Is the cracking as loud as they make it out to be on the show?
No, that's pretty much how it sounds. That's what you hear when you're in the truck—the cracking of the ice.
With all the stress, how is it having a cameraman in the truck with you. Does that get old?
Yeah, it gets old pretty fast. I don't think they show any of those clips when I get pissed off. They say, "How's it going now?" and I say, "Well, I'd like to shove the camera up your ass." I don't know if they put that on TV.
This season there's a girl (Lisa) running loads. How's that perceived by the guys?
Oh, she's a cute little thing. She's about as big as a minute. So everybody wants to help her strap her load down. (Laughs)
I watched the trailer for this season, and it seems terrifying. They're talking about avalanches, frozen water roads, they mention polar bears. I'm waiting for them to tell me the abominable snowman is going to get you guys. Is it really as terrifying as they make it out to be?
I haven't seen the snowman yet, but for me it's not because I've been doing it my whole life. I forget, but then you start talking about it to some rookie drivers and they start shitting their pants and they're terrified.

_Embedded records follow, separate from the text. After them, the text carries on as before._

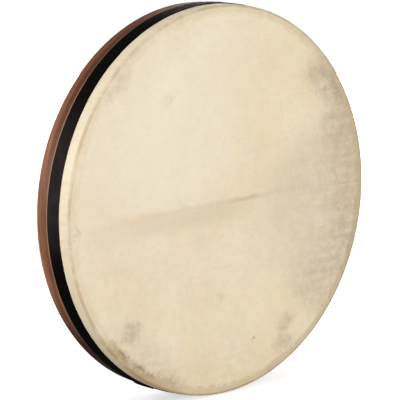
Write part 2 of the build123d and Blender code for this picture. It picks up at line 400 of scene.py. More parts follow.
@dataclass(frozen=True)
class Goatskin:
    """Scraped goatskin: cream, with the spine's streak, hair-root stains, fibres and pores."""

    edge_depth: float = -26.0
    ring_start: float = 214.5
    ring_soft: float = 8.0
    crease_radius: float = 218.5
    roughness: float = 0.62
    gloss: float = 0.35
    swell_depth: float = 0.0016
    fibre_depth: float = 0.00022
    fibre_stretch: Tuple[float, float, float] = (0.08, 1, 1)
    cream: Colour = colour(243, 229, 203)
    warm_cream: Colour = colour(237, 220, 189)
    mottled: Colour = colour(224, 206, 174)
    buttery: Colour = colour(244, 226, 188)
    chalky: Colour = colour(228, 214, 192)
    rubbed: Colour = colour(208, 192, 167)
    spine_dark: Colour = colour(202, 182, 150)
    spine_line: Colour = colour(172, 148, 112)
    fibre_tint: Colour = colour(206, 186, 150)
    grit: Colour = colour(200, 178, 142)
    slope_tint: Colour = colour(204, 184, 148)
    side_tint: Colour = colour(246, 231, 200)
    # The darker streaks in the side's pleats: painted shade.
    pleat_shade_tint: Colour = colour(222, 200, 160)
    glue_tint: Colour = colour(214, 180, 126)
    edge_tint: Colour = colour(154, 126, 88)

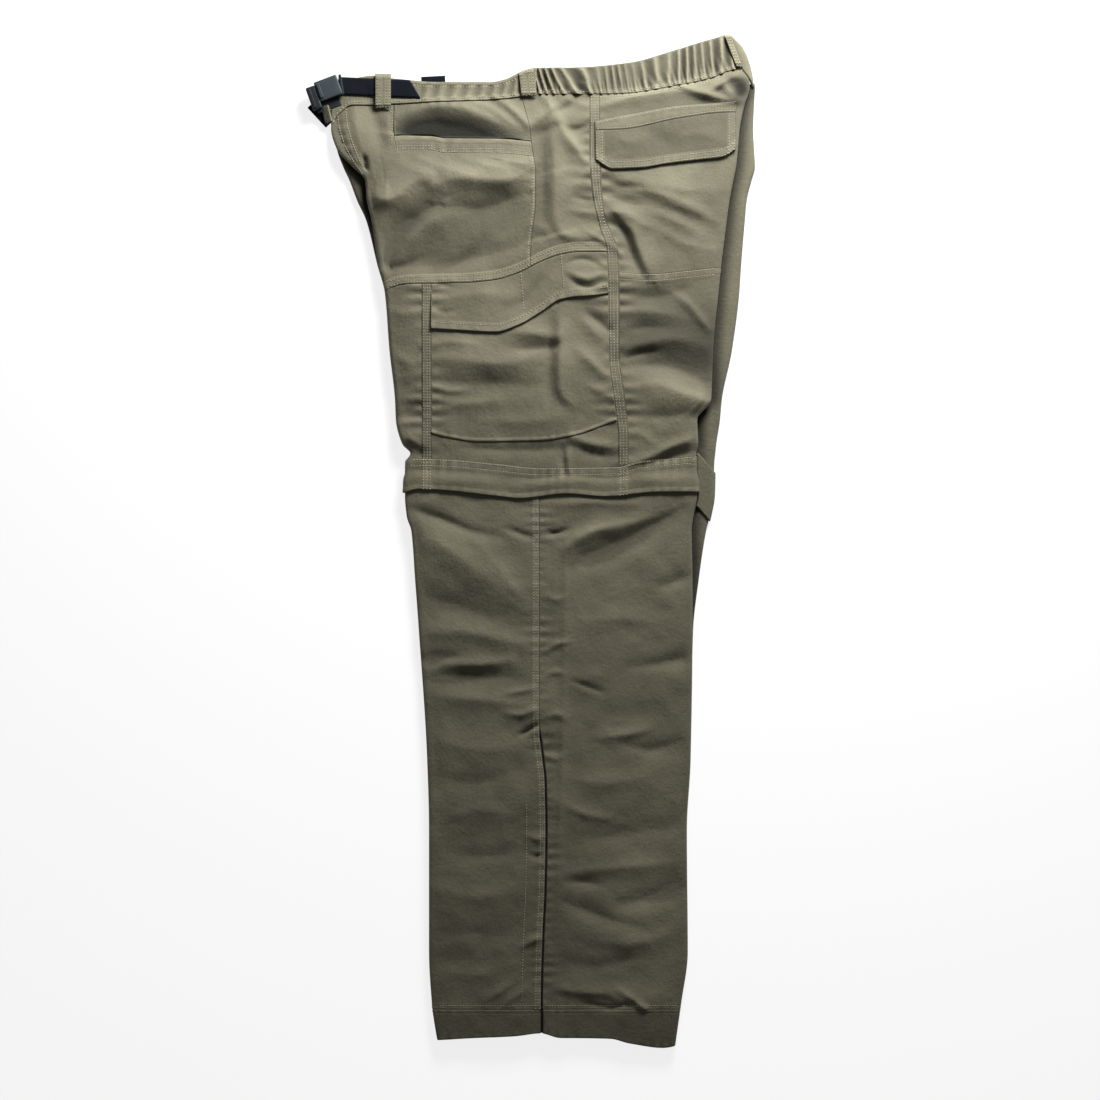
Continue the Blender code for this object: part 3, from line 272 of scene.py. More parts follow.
BACK_CREASES = (
    Crease(((98, 262, -1.2), (125, 262, -2.5), (150, 266, -2.1), (172, 273, -0.8)), 11, 10),
    Crease(((148, 269, 0.5), (168, 255, 1.7), (182, 238, 1.9), (197, 221, 1.0)), 4, 5),
    Crease(((98, 248, 0.6), (125, 247, 1.5), (155, 243, 0.8)), 6, 9),
    Crease(((96, 206, 0.5), (125, 213, 1.6), (155, 217, 1.4), (186, 209, 0.5)), 9, 9),
    Crease(((97, 196, -0.8), (115, 202, -1.5), (136, 205, -0.5)), 4, 4),
    Crease(((96, 190, -0.7), (120, 190, -1.7), (150, 187, -2.2), (175, 177, -1.9), (191, 166, -0.8)),
           20, 7),
    Crease(((100, 158, 0.8), (120, 166, 2.2), (140, 166, 3.3), (165, 157, 3.8), (189, 148, 2.8)), 12, 26),
    Crease(((104, 137, -0.4), (130, 133, -1.1), (160, 136, -1.0), (178, 138, -0.4)), 8, 8),
    Crease(((103, 82, 0.6), (130, 91, 1.6), (152, 102, 1.9), (177, 110, 1.2)), 6, 5),
    Crease(((120, 82, -0.5), (146, 90, -1.4), (173, 96, -1.1)), 5, 5),
    Crease(((104, 118, 0.3), (120, 112, 0.9), (134, 102, 0.3)), 5, 5),
    Crease(((104, 226, -0.3), (122, 230, -0.9), (142, 229, -0.3)), 5, 5),
)
CARGO_CREASES = (
    Crease(((-60, 190, 2.0), (50, 190, 2.0)), 55, 55),
    Crease(((-106, 197, 0.5), (-80, 195, 1.6), (-50, 191, 2.3), (-25, 191, 2.1), (-4, 197, 0.9)), 16, 11),
    Crease(((-24, 223, 0.5), (0, 223, 1.8), (25, 219, 1.3)), 8, 7),
    Crease(((-23, 206, -0.7), (0, 206, -1.8), (25, 209, -1.4)), 7, 5),
    Crease(((-107, 171, -0.3), (-70, 169, -1.1), (-35, 169, -1.3), (-5, 167, -0.9), (13, 164, -0.4)),
           9, 15),
    Crease(((-108, 166, 0.5), (-92, 161, 1.3), (-70, 162, 0.5)), 4, 4),
    Crease(((-106, 150, 0.4), (-75, 147, 1.1), (-40, 150, 0.5)), 6, 7),
    Crease(((19, 240, -0.5), (19, 215, -1.4), (18, 180, -1.5), (20, 158, -0.8)), 5, 9),
    Crease(((29, 249, 0.8), (30, 215, 2.1), (29, 180, 2.1), (31, 158, 1.9), (44, 146, 0.6)), 13, 5),
    Crease(((57, 247, -0.5), (68, 238, -1.9), (81, 227, -1.6)), 5, 4),
    Crease(((50, 240, 0.3), (60, 231, 1.0), (72, 219, 0.7)), 5, 5),
    Crease(((48, 206, 0.5), (60, 195, 1.4), (72, 184, 1.1), (81, 175, 0.5)), 6, 6),
    Crease(((59, 166, 0.4), (74, 160, 1.2), (86, 156, 0.8)), 4, 4),
    Crease(((-108, 212, 0.3), (-85, 214, 1.0), (-60, 210, 0.4)), 5, 6),
    Crease(((-60, 131, 0.2), (-10, 128, 0.7), (40, 134, 0.3)), 9, 9),
    # the flap, with the patch under its corner
    Crease(((-84, 262, 0.6), (-52, 266, 1.4), (-25, 262, 0.8)), 12, 12),
    Crease(((-30, 249, -0.8), (-10, 257, -1.4), (5, 274, -1.2), (13, 288, -0.4)), 8, 10),
    Crease(((-108, 272, -0.6), (-96, 275, -1.3), (-84, 272, -0.4)), 3, 4),
    Crease(((-107, 250, -0.4), (-96, 246, -1.0), (-84, 248, -0.3)), 4, 4),
    Crease(((38, 283, -0.5), (47, 277, -1.2), (60, 273, -1.4), (71, 276, -1.1), (77, 284, -0.5)), 3.5, 3.5),
    Crease(((40, 288, 0.4), (50, 283, 1.1), (62, 281, 1.3), (71, 285, 0.8)), 6, 3),
    Crease(((38, 299, -0.4), (50, 303, -1.3), (62, 302, -1.2), (72, 296, -0.6)), 3, 3.5),
    # below the pocket
    Crease(((-76, 100, -0.4), (-40, 98, -0.9), (0, 98, -0.9), (30, 100, -0.8), (50, 103, -0.5)), 5, 7),
    Crease(((42, 111, 0.8), (62, 104, 1.9), (86, 101, 1.2)), 5, 4),
    Crease(((54, 98, -0.5), (75, 92, -1.0), (92, 90, -0.5)), 4, 4),
    Crease(((34, 98, -0.9), (33, 88, -1.6), (34, 72, -0.8)), 3, 3),
    Crease(((38, 97, 0.7), (38, 88, 1.3), (39, 73, 0.6)), 3, 3),
)
EDGE_CREASES = (
    # the strip along the front edge
    Crease(((-147, 112, 1.6), (-130, 108, 1.9), (-117, 102, 0.8)), 8, 5),
    Crease(((-147, 131, -0.8), (-131, 140, -1.5), (-118, 146, -0.5)), 8, 7),
    Crease(((-149, 124, 0.6), (-138, 127, 1.0), (-124, 126, 0.4)), 4, 4),
    Crease(((-152, 202, 0.4), (-136, 192, 1.0), (-121, 185, 0.4)), 8, 8),
    Crease(((-158, 250, 0.3), (-140, 244, 0.9), (-122, 245, 0.4)), 7, 7),
    Crease(((-152, 170, -0.3), (-138, 166, -0.9), (-122, 168, -0.3)), 7, 7),
    # the knee bands
    Crease(((-130, 66, 0.2), (-90, 63, 0.6), (-40, 66, 0.2)), 7, 6),
    Crease(((-20, 62, 0.2), (15, 60, 0.6), (60, 64, 0.2)), 6, 6),
    Crease(((100, 70, 0.2), (130, 66, 0.7), (168, 70, 0.3)), 5, 6),
)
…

Do you ever watch the show Deadliest Catch and think, "What a bunch of wussies?"
Well, they can always see what's coming at them. We don't get to see what's coming at us...
Are there any roads that you flat out wouldn't drive on?
Not a chance. I'd try anything once. I've driven all these roads now. They figure I'm about the only one left that's even alive that's driven all these roads. So that's pretty cool.
Do the show's producers ever talk to you beforehand and offer up suggestions, like, "Hey maybe you could have a sidekick this season like BJ & The Bear"?
No, they don't actually talk to me much. They throw a cameraman in there, like throwing him to the wolves, and away we go. They don't talk to me hardly at all. It's reality TV, so they want to keep it real.
Have you ever thought about driving in, say, sunny Florida?
I don't think I'd want to haul on the highway. It just wouldn't be adventurous for me.